Section 11.26 Designation of Collateral Agent under Civil Code of Quebec. Each of the parties hereto (including each Lender, acting for itself and on behalf of each of
its Affiliates which are or become Secured Parties from time to time) confirms the appointment and
designation of the Collateral Agent (or any successor thereto) as the person holding the power of
attorney (fondé de pouvoir) within the meaning of Article 2692 of the Civil Code of Québec for the
purposes of the hypothecary security to be granted by the Loan Parties or any one of them under the
laws of the Province of Québec and, in such capacity, the Collateral Agent shall hold the hypothecs
granted under the laws of the Province of Québec as such fondé de pouvoir in the exercise of the
rights conferred thereunder. The execution by the Collateral Agent in its capacity as fondé de
pouvoir prior to the date hereof of any document creating or evidencing any such hypothecs is
hereby ratified and confirmed. Notwithstanding the provisions of Section 32 of the Act respecting
the special powers of legal persons (Québec), the Collateral Agent may acquire and be the holder of
any of the bonds secured by any such hypothec.
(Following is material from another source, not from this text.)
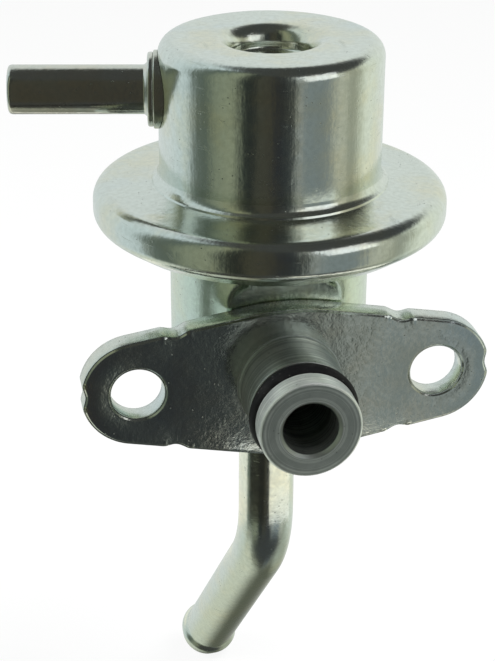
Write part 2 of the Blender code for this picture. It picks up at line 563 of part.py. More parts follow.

Each future Secured Party, whether a Lender or any
other holder of any Secured Obligation, shall be deemed to have ratified and confirmed (for itself
and on behalf of each of its Affiliates that are or become Secured Parties from time to time) the
appointment of the Collateral Agent as fondé de pouvoir.
Section 11.27 Maximum Liability. Subject to Section 7.08 and Sections 7.11 through 7.16, it is the desire
and intent of (i) each Loan Party and the Lenders, that, in each case, the liability of such Loan
Party shall be enforced against such Loan Party to the fullest extent permissible under the laws
and public policies applied in each jurisdiction in which enforcement is sought after giving effect
to the rights of contribution established in the Contribution, Intercompany, Contracting and Offset
Agreement that are valid and enforceable and not subordinated to the claims of other creditors as
determined in such action or proceeding. If, however, and to the extent that, the obligations of
any Loan
Party under any Loan Document shall be adjudicated to be invalid or unenforceable for any reason
(including, without limitation, because of any applicable state, provincial or federal law relating
to fraudulent conveyances or transfers), then the amount of such Loan Party’s obligations (in the
case of any invalidity or unenforceability with respect such Loan Party’s obligations) under the
Loan Documents shall be deemed to be reduced and such Loan Party shall pay the maximum amount of
the Secured Obligations which would be permissible under applicable law; provided that any
guarantees of any such obligations that are subject to deemed reduction pursuant to this
Section 11.27 shall, to the fullest extent permitted by applicable Requirements of Law, be
absolute and unconditional in respect of the full amount of such obligations without giving effect
to any such deemed reduction.
Section 11.28 NO ORAL AGREEMENT. THIS AGREEMENT AND THE OTHER LOAN DOCUMENTS REPRESENT THE FINAL AGREEMENT BETWEEN THE PARTIES
AND MAY NOT BE CONTRADICTED BY EVIDENCE OF PRIOR, CONTEMPORANEOUS OR SUBSEQUENT ORAL AGREEMENTS
BETWEEN THE PARTIES. THERE ARE NO UNWRITTEN AGREEMENTS BETWEEN THE PARTIES.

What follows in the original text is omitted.